Steve Jobs Keynote iPhone Battery Life

I really didn’t know whether to laugh or cry when I read this. Then I realized that I had laughed so hard that I was crying which solved my problem. Speaking of problems, as soon as the iPhone was launched people were worrying about the battery ‘problem’, how long would it hold it’s charge, how long could you use the iPhone for, how to replace it without sending it into Apple etc etc. Well here is one problem solved for you - you can now know when the battery will actually pack up on you!

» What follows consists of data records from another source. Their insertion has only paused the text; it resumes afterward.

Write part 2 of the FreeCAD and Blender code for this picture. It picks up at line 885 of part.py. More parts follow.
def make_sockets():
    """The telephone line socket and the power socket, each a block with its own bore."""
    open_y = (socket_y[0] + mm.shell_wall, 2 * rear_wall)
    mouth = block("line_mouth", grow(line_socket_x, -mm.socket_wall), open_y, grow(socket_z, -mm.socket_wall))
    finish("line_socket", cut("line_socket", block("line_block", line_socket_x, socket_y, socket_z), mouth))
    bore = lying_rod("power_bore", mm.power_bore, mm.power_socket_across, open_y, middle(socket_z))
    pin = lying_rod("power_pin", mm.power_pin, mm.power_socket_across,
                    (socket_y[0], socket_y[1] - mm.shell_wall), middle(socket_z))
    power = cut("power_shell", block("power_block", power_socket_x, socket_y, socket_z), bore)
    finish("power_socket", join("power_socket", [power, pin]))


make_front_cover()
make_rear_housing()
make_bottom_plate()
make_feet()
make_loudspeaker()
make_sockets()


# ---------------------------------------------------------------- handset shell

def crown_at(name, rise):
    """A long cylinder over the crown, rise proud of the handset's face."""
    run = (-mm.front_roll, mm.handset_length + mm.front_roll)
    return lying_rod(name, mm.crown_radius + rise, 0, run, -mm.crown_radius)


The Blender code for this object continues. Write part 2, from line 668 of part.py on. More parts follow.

Like most things in this cruel world, your iPhone’s battery must die someday. Unlike most things, it is easy to predict the exact date and time it will permanently crap out. To help you panic, er, prepare, try the iPhone Death Watch; simply enter the date you purchased your phone, and, based on scientific calculations, the calculator will provide an estimate for the day your precious device’s battery will bite the dust.

For those brave enough to test this out, here is the link. Madness? Maybe not as much as you think as there is a certain logic to their approach:

“Our methods for finding a date were simple: we used a fully-charged iPhone the way one typically would. That meant four phone calls, between three and ten minutes each; listening to the iPod on a 40-minute commute to and from work; checking Google Maps at one point when we were lost on the way to a meeting; and checking e-mail a whole bunch of times over both Wi-Fi and EDGE. The phone lasted about 30 hours. Counting in the four hours or so it takes to trickle-charge over a USB port, the iPhone gets about 34 hours, or roughly 1.5 days, per charge.”

Apple says that after 400 charges, the phone will hold 80% of a charge. Alas, they wouldn’t tell us any more than that. (When we inquired, they skirted the issue.) Regardless, we’ll push it a bit beyond 400 charges and say that you’ll really feel like replacing your battery at 450 charges.

Thus, 450 x 1.5 = 675 days.

So, if you bought your iPhone at 6 PM on June 29, 2007, your phone will kick the bucket on May 4, 2009 at 6 PM

Personally I think that you will have got fed up with the ‘old’ technology by then and will be hankering after the next ‘must have’ product from Steve and his team, so you probably don’t have too much to worry about.